Das stumme Radio
Dienstag, 22. Dezember 2020 - Allgemein

Sie sagen, ich sei ein Radio-Junkie. Da mag was dran sein, zieht man zumindest die Zahl der Radioapparate und andere Empfangsmöglichkeiten ins Kalkül. (Keine Sorge GEZ-Anwälte, alles angemeldet und bezahlt). Da hat sich in den vergangenen Jahrzehnten so einiges angesammelt. Das Kofferradio, das ich zur Konfirmation Anfang der 60er bekommen habe, ein Telefunken Bajazzo TS, das selbstgebastelte Solarradio aus jener, freilich sehr kurzen, Periode als ich mich in den Wahn verstieg, Elektrotechnik zu studieren, die schwarze Hifi-Anlage mit hochwertigen Bausteinen von Sony und Pioneer, die ich mir nach dem Studio zusammen mit einem Weltempfänger von Grundig mit dem vielversprechenden Namen „Satellit“ leistete, das unermüdlich dudelnde Küchenradio meiner Mutter, dessen Skalenglas ein hauchdünner Fettfilm ziert, der große Saba meiner Eltern aus den Wirtschaftswunderjahren, den ich in einem Anfall von Altruismus dem örtlichen Museum als Leihgabe für eine 60er Jahre-Ausstellung übergab, und nie wiedersah.
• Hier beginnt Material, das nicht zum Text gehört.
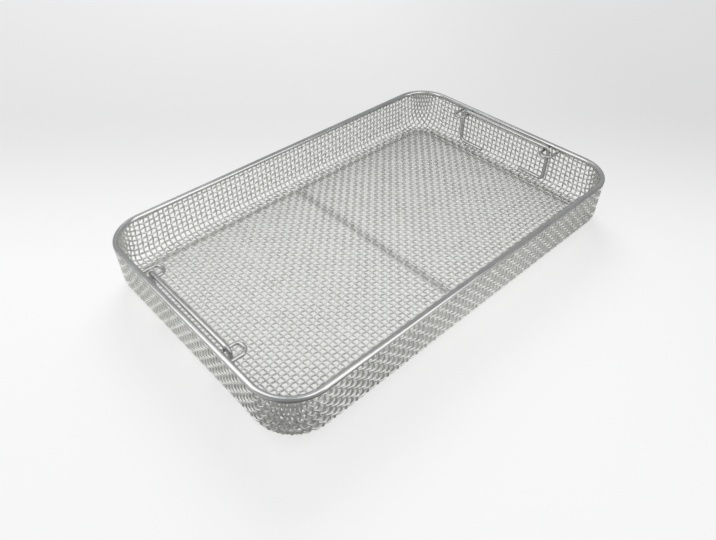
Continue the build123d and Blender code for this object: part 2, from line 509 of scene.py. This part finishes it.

Verteilt man all diese radiofonen Kostbarkeiten (das sind sie zumindest für mich, “Bares für Bares-Händler mögen das anders sehen), überall im Haus und schaltet denselben Sender ein, so entsteht ein einzigartiger Klangteppich, der vor allem nachts eine nahezu surreale Atmosphäre schafft. Es entsteht eine innere Bühne im Kopf, auf der sich die Töne etwa von Hörspielen in der akustischen Dimension zu einem inspirierenden Spektakel zusammenfinden. In diesem Klanghaus in den Schlaf hineinzudämmern, ist seit vielen Jahren ein einzigartiges Erlebnis.